TaxProf Blog

Editor: Paul L. Caron, Dean
Pepperdine University School of Law

Saturday, March 30, 2013

WSJ: Tax Reform Splits Big Business Into Three Groups

Wall Street Journal : Big Business Spars Over Rewriting Tax Code, by John D. McKinnon:

WSJThe idea of overhauling the corporate-tax code is greeted with applause by nearly all U.S. big businesses. That unanimity breaks down once the conversation turns to details.

One sign of that is the splintering of big companies into different groups promoting different strains of tax reform. High-tech, pharmaceutical and consumer-products companies, for instance, are eager to change the way overseas profits are taxed. Big domestic retailers, banks and telecommunications firms, in contrast, are more eager to see the corporate-tax rate come down.

The fundamental tension reflects an arithmetic reality: Corporate-tax reform—even if it doesn't mean a net increase in taxes on business—means doing away with someone's tax break to pay for lowering the overall tax rate, now at 35%, though many companies pay less. There are winners, but there are also losers. ...

The corporate tax is a big deal to the companies that pay it, but it represents a small slice of federal revenue, an estimated $251 billion for the current fiscal year ending Sept. 30, or 9.3% of federal revenue.

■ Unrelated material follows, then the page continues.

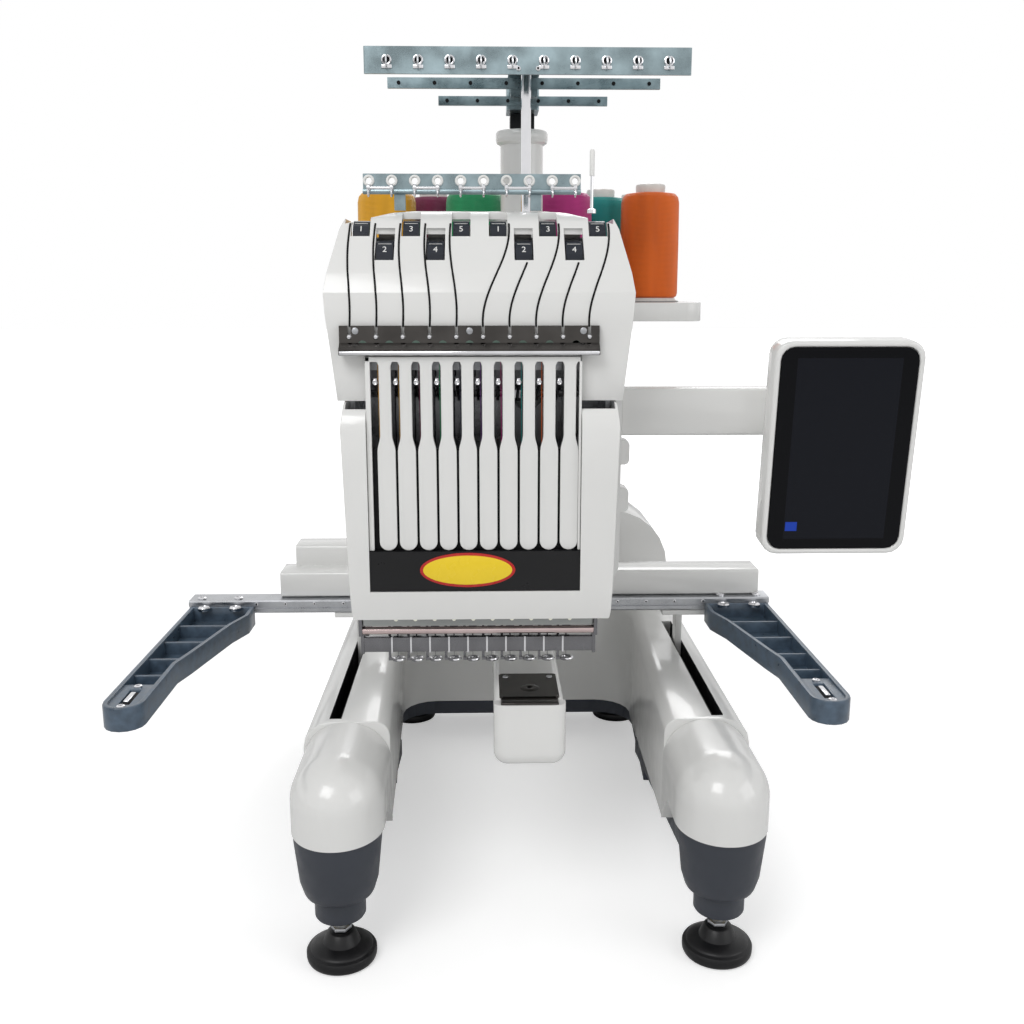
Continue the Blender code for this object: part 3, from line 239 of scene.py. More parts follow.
# %% Chrome, zinc, brass and painted castings
def metal(name, colour, roughness, blotch=0.25, scratch=(1, 1, 30), depth=0.000012):
    finish = Finish(name, colour, roughness, 1.0)
    clouds = finish.noise(45.0, 5.0).spread(0.3, 0.7)
    dark = tuple(c * (1 - blotch) for c in colour)
    finish.set("Base Color", clouds.blend((*dark, 1), (*colour, 1)))
    hair = finish.noise(700.0, 2.0, scratch)
    finish.set("Roughness", (clouds * 0.5 + hair).spread(0.3, 1.1, roughness * 0.6, roughness * 1.6))
    finish.bump(hair, depth)
    return finish.material


CHROME = metal("polished_chrome", (0.74, 0.74, 0.76), 0.10, 0.10)
DARK_CHROME = metal("smoked_mirror", (0.075, 0.070, 0.066), 0.09, 0.3)
STEEL = metal("brushed_steel", (0.46, 0.47, 0.49), 0.28, 0.2, (1, 30, 30))
ZINC = metal("blue_zinc", (0.34, 0.43, 0.46), 0.30, 0.45, (1, 6, 6), 0.00003)
BRASS = metal("nut_brass", (0.62, 0.50, 0.28), 0.26, 0.3)
GUNMETAL = metal("gunmetal", (0.20, 0.20, 0.21), 0.22, 0.2)
PINK_CHROME = metal("copper_tinted_rod", (0.60, 0.48, 0.47), 0.12, 0.1)


def casting(name, colour, roughness):
    finish = Finish(name, colour, roughness, 0.0, Coat_Weight=0.2, Coat_Roughness=0.2)
    mottle = finish.noise(120.0, 4.0)
    dark = tuple(c * 0.65 for c in colour)
    finish.set("Base Color", mottle.spread(0.35, 0.65).blend((*dark, 1), (*colour, 1)))
    finish.set("Roughness", mottle.spread(0.3, 0.7, roughness * 0.8, roughness * 1.3))
    finish.bump(finish.noise(900.0, 3.0), 0.00008)
    return finish.material


CASTING = casting("arm_paint", (0.075, 0.115, 0.165), 0.34)
print("metals:", CHROME.name, ZINC.name, CASTING.name)


# %% [markdown]
# ## Finishes for the frame's own parts
# A frame part whose shape is already right keeps its mesh and only gets a material in its slots.
# The table reads like a parts list: a finish, and the parts that have it.

# %% Dress the frame
PARKED = [f"needle_unit_{n:02d}" for n in range(1, NEEDLES + 1) if n != 3]
DRESS = {
    WHITE: ("base_shell", "column_shell", "bed_arm", "y_beam", "case_front_cover", "case_upper_cover",
            "finger_comb",
            "guide_tower", "spool_tray", "screen_arm", "screen_housing", "hook_cover", "leg_cover_left",
            "leg_cover_right"),
    SLATE: ("base_tray", "main_motor"),
    BAND: ("name_band",),
    RUBBER: ("drive_belt", "foot_front_left", "foot_front_right", "foot_rear_left", "foot_rear_right"),
    DARK_CHROME: ("needle_plate", "thread_plate"),
    CHROME: ("guide_post", "take_up_lever_3", "take_up_levers_parked", "foot_rail"),
    GUNMETAL: ("needle_bar_3", "presser_foot_3", *PARKED),
    STEEL: ("case_frame", "main_shaft", "rotary_hook", "x_carriage"),
    ZINC: ("head_guide_rail", "guide_bars", "guide_plate_top"),
    CASTING: ("hoop_arm_left", "hoop_arm_right"),
    DIAL_SLATE: tuple(f"tension_dial_{i + 1:02d}" for i in range(NEEDLES)),
}


def dress(node, material):
    for slot in frame["nodes"][node].material_slots:
        slot.material = material


for finish, nodes in DRESS.items():
    for node in nodes:
        dress(node, finish)
print(sum(map(len, DRESS.values())), "frame parts dressed")


# %% [markdown]
# ## Helpers for new pieces
# A piece starts as an empty bmesh. A helper adds a rounded block, a turned shape or a flat plate to it,
# and `finish_piece` cleans it, names it, gives it a finish and lets it ride on a body.
# Several shapes may share one piece, which is how many small screws stay one object.

# %% Turn a mesh into a piece
def smooth_by_angle(bm, degrees=38):
    """Shades faces smooth, and keeps an edge sharp where it bends more than this."""
    for face in bm.faces:
        face.smooth = True
    for edge in bm.edges:
        edge.smooth = len(edge.link_faces) == 2 and edge.calc_face_angle(0) < math.radians(degrees)


def finish_piece(name, bm, body, materials, replaces=(), sharp=38):
    bmesh.ops.remove_doubles(bm, verts=bm.verts, dist=0.000005)
    bmesh.ops.recalc_face_normals(bm, faces=bm.faces)
    smooth_by_angle(bm, sharp)
    mesh = bpy.data.meshes.new(name)
    bm.to_mesh(mesh)
    bm.free()
    for material in materials if isinstance(materials, (list, tuple)) else [materials]:
        mesh.materials.append(material)
    piece = bpy.data.objects.new(name, mesh)
    bpy.context.scene.collection.objects.link(piece)
    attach(piece, body)
    if replaces:
        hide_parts(*replaces)
    return piece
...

The prospects for a major corporate-tax rewrite are clouded by partisan differences—and by the divisions in the business community. Washington has a plethora of business-lobby organizations already, but some of them represent such divergent business interests that they can't go much beyond endorsing the principle of tax reform. So new, tax-focused coalitions are emerging with logos, squads of lobbyists and PR people but, for the most part, without actual offices.

At root, the different coalitions reflect the differences among big companies and across industries. Companies with huge capital investments, such as manufacturers, care a lot about the terms of writing them off; companies in labor-intensive business don't. Companies with big overseas profits focus heavily on how those earnings are taxed; primarily domestic companies don't. Companies who get little advantage from all the existing credits, deductions and loopholes are ready to sacrifice them to bring down the corporate-tax rate; those who benefit, not surprisingly, aren't.

A dozen big high-tech, pharmaceutical and other companies that do business overseas recently formed a coalition called LIFT (for Let's Invest for Tomorrow) America to press the U.S. to get rid its system of taxing companies' overseas profits while also lowering the corporate tax rate. ...

Another group called RATE (for Reforming America's Taxes Equitably) Coalition, organized more than a year ago, represents U.S.-focused companies pushing primarily for lower corporate-tax rates. ...

Yet another evolving coalition—as yet unnamed—includes tax officials from a mix of high-profile firms and has been working with the accounting firm PricewaterhouseCoopers as its technical consultant.